What is noteworthy about is that while many app-based games limit players to a couple of basic decisions, Modern Air Power-Touch offers players a vast number of options for planning and executing a mission. For example, the player can set the speed of his aircraft at various presets, such as 840 or 960 knots for the F-22. Tapping various menus allows the player to choose which weapons to fire at air or ground targets, check radar and air defense ranges, jettison fuel tanks, or activate jammers and chaff. In other words, the same array of options on the PC version - which is fairly detailed even for desktop strategy games - has been ported over to a tablet. With the small screen space of even a large tablet such as an iPad, tapping menus is slightly awkward, but not unbearably so.

Tiller says the key to porting a PC game to a mobile device is downsizing it to fit a mobile's limited capabilities. "The approach I take is to find smaller scenarios that are particularly suited for the mobile device platform as well as the mobile device interface. In addition, you need to understand that a person using a mobile device is probably looking for a shorter experience with an app.
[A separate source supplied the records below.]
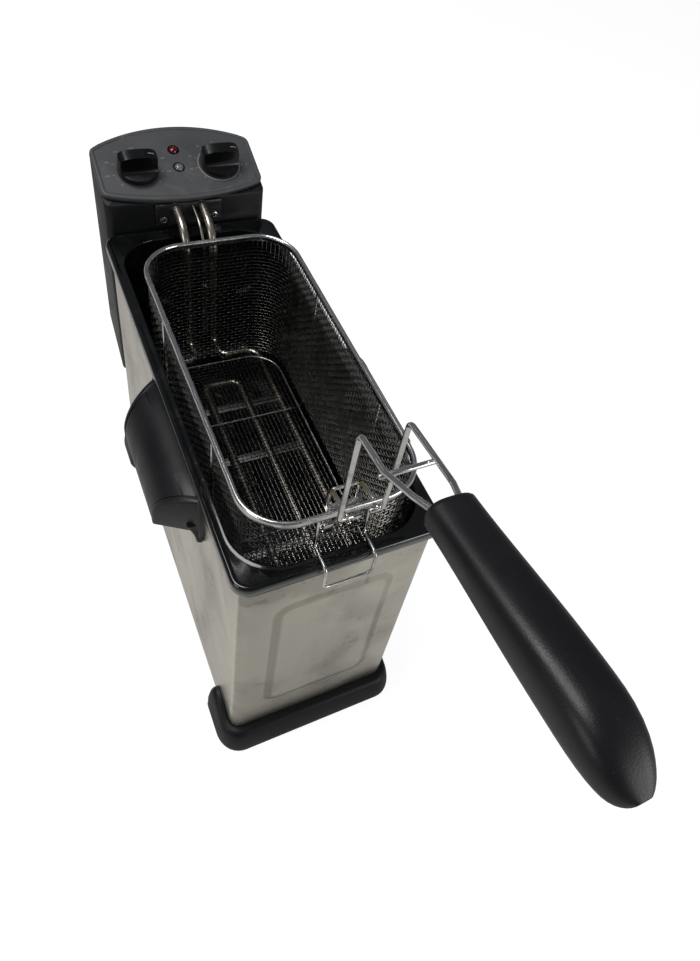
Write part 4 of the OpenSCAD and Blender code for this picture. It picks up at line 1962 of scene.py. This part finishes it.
@dataclass
class Element:
    """Heating element that hangs from the head into the pot."""

    tube_x: float = 11.5
    tube_r: float = 3.8
    head_y: float = 201.5
    head_z: float = 297.0
    slope: float = 0.2
    drop_y: float = 147.0
    bed_z: float = 163.5
    outer_x: float = 46.0
    inner_x: float = 16.0
    front_y: float = -136.0
    rear_y: float = 86.0
    cross_y: float = 122.0
    plate_x: float = 28.8
    plate_z: Flat = (276.7, 298.2)
    plate_y: float = 183.5
    screw_x: float = 22.4
    bars: tuple[float, ...] = (-95.0, 0.0, 60.0)
    bar_half: Flat = (51.0, 4.0)
    leg_x: float = 30.0
    leg_z: float = 133.1
    bulb_x: float = 3.0
    bulb_top: float = 234.4

    def height_at(self, y: float) -> float:
        """Height of the sloping run behind the clamp plate."""
        return self.head_z - self.slope * (self.head_y - y)

    def tube_path(self) -> list[Vector]:
        """Whole run of the tube, out of the head and back into it.

        Returns:
            The points of the path.
        """
        x, z = self.tube_x, self.bed_z
        half = [
            (x, self.head_y, self.head_z), (x, self.drop_y, self.height_at(self.drop_y)),
            (x, self.drop_y, z),
            (x, self.cross_y, z), (self.outer_x, self.cross_y, z),
            (self.outer_x, self.front_y, z), (self.inner_x, self.front_y, z),
            (self.inner_x, self.rear_y, z),
        ]
        other = [(-px, py, pz) for px, py, pz in reversed(half)]
        bends = [28, 8, 8, 12, 8, 8, 8]
        return rounded_path([*half, *other], [*bends, *bends[::-1]], 9)

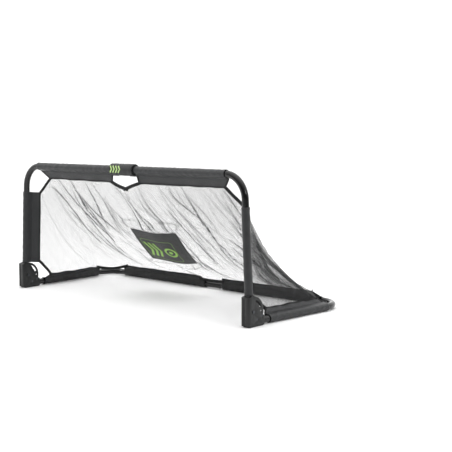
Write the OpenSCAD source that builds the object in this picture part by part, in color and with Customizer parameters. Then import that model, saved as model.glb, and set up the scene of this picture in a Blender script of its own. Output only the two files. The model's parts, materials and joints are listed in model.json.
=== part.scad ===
// Folding lawn goal: a front frame and a base frame of bent steel tube, hinged
// at the two lower corners, with fabric sleeves, a knitted net and centre joints
// that pull apart. Millimetres, +Z up, the goal mouth faces -Y.

/* [Frame] */
// Distance between the post axes at the height of the crossbar
bar_w = 1357; // [1000:1:1800]
// Height of the crossbar axis above the ground
bar_z = 582; // [460:1:800]
// Outward lean of each post, in degrees
post_splay = 2.9; // [0:0.1:4]
// Distance from the post plane back to the rear bar axis
base_depth = 573; // [440:1:760]
// Outward toe of each side tube towards the back, in degrees
side_splay = 3; // [0:0.1:4]
// Room between the base tubes and the feet
foot_room = 1; // [0.5:0.1:4]

/* [Tube] */
// Outside diameter of the frame tube
tube_od = 28; // [23:0.5:34]
// Wall of the frame tube
tube_wall = 1.5; // [1.2:0.1:2.5]
// Centreline radius of the four bends
bend_r = 100; // [70:1:130]

/* [Centre joints] */
// How far each spigot reaches into each tube
spigot_reach = 60; // [40:1:80]
// Wall of the spigots
spigot_wall = 2; // [1.5:0.1:3]
// Radial play of the sliding half of a spigot
slip_gap = 0.05; // [0.02:0.01:0.1]
// Diameter of the rivets that hold the spigots
rivet_d = 5; // [4:0.5:6]
// Length of the padded wrap over the crossbar joint
wrap_len = 145; // [118:1:220]
// Outside diameter of the padded wrap
wrap_od = 54; // [46:1:60]

/* [Corner hinge] */
// Clear height between the base tube and the post when it lies folded
pivot_room = 14; // [11:0.5:24]
// Radius of the quadrant plates
quadrant_r = 60; // [55:1:64]
// Thickness of each quadrant plate
plate_t = 2.4; // [2:0.1:4]
// How far the nose stands proud of the quadrant plates on each side
nose_step = 1; // [0.5:0.1:2]
// Radius of the nose's upright front corners
nose_corner = 10; // [6:1:14]
// Room between the tube and each side wall
side_room = 3.5; // [3:0.1:5]
// Reach of the hinge nose ahead of the post axis
nose_reach = 28; // [24:1:34]
// Reach of the base clamp behind the post axis
clamp_reach = 66; // [58:1:90]
// Diameter of the hinge bolt
bolt_d = 8; // [6:0.5:10]
// Diameter of the two clamp screws
screw_d = 5; // [4:0.5:6]
// Thickness of the rubber foot
foot_t = 3; // [2:0.5:5]
// Running play of the post plug on the hinge bolt
run_gap = 0.05; // [0.02:0.01:0.1]
// Free gap between pieces that pass each other
free_gap = 0.4; // [0.3:0.1:0.6]

/* [Fabric] */
// Outside diameter of the fabric sleeves
sleeve_od = 36; // [31:0.5:42]
// Thickness of the sleeve cloth and of the flaps
cloth_t = 2; // [1.5:0.1:3]
// Width of the flaps on the posts
flap_w = 46; // [36:1:70]
// Width of the flaps on the side tubes
side_flap_w = 31; // [24:1:50]
// Width of the crossbar flaps
bar_flap_w = 43; // [34:1:54]
// Width of the rear flap
back_flap_w = 30; // [24:1:40]
// Width of the border straps
strap_w = 12; // [9:0.5:16]
// Thickness of the border straps
strap_t = 2; // [1.5:0.1:3]
// Sag of the net below a straight slope
net_sag = 70; // [40:1:100]
// Thickness of the solid that stands for the net
net_t = 2; // [1.5:0.1:3]
// How far the two halves of the net lap at the centre
net_lap = 40; // [34:1:50]
// Width of the patch on the net
patch_w = 290; // [230:1:340]
// Length of the patch down the slope
patch_l = 245; // [200:1:290]
// Share of the slope above the patch
patch_from = 0.33; // [0.2:0.005:0.5]
// How far the middle of the patch stands right of the centre
patch_x = -30; // [-60:1:60]

/* [Hidden] */
$fn = 64;

// Colours
steel_black = "#141516";
cloth_grey = "#454749";
cloth_black = "#262728";
hinge_grey = "#3a3d3c";
binding_black = "#1c1c1d";
net_black = "#6a6c6e";
zinc = "#a9acae";

tube_r = tube_od / 2;
bore_r = tube_r - tube_wall;
sleeve_r = sleeve_od / 2;

// Heights of the base tube axes and of the hinge bolt
base_z = foot_t + tube_r + foot_room;
pivot_z = base_z + tube_od + pivot_room;

// The plan of the whole goal is centred on the origin
post_y = (max(wrap_od / 2, nose_reach) - base_depth - sleeve_r) / 2;
back_y = post_y + base_depth;

// Post axis at any height, and side tube axis at any depth
function post_x(z) = bar_w / 2 + (bar_z - z) * tan(post_splay);
hinge_x = post_x(pivot_z);
function side_x(y) = hinge_x + (y - post_y) * tan(side_splay);

// Bends: the turn and the length of each tangent
front_turn = 90 - post_splay;
back_turn = 90 + side_splay;
front_tan = bend_r * tan(front_turn / 2);
back_tan = bend_r * tan(back_turn / 2);
corner_x = side_x(back_y);

// Hinge
half_room = tube_r + side_room;
half_plate = half_room + plate_t;
half_hinge = half_plate + nose_step;
nose_rear = -10;
// How far the plan outline stands outside the side profile
plan_margin = 0.3;
post_end = pivot_z - 20;
swing_r = norm([tube_r, pivot_z - post_end]) + 1;
nose_top = pivot_z + 52;
stop_z = pivot_z - tube_r - free_gap;
clamp_top = pivot_z - sleeve_r - 1;
clamp_front = quadrant_r - 2;
tube_start = post_y + swing_r + 5;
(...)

While someone may be happy with playing a scenario on a PC that takes months to play - and this is one of the appeals of full PC games - a user is probably looking for a shorter experience on a mobile device that may occupy them while waiting in a doctor's office or at soccer practice."

Starting with a PC game also offers the advantage that a desktop-based design offers more capacity for sophisticated features, when can be downsized to fit a mobile, Tiller says. "This results in mobile games which have an exciting level of detail that would be hard to reproduce if we were starting from scratch."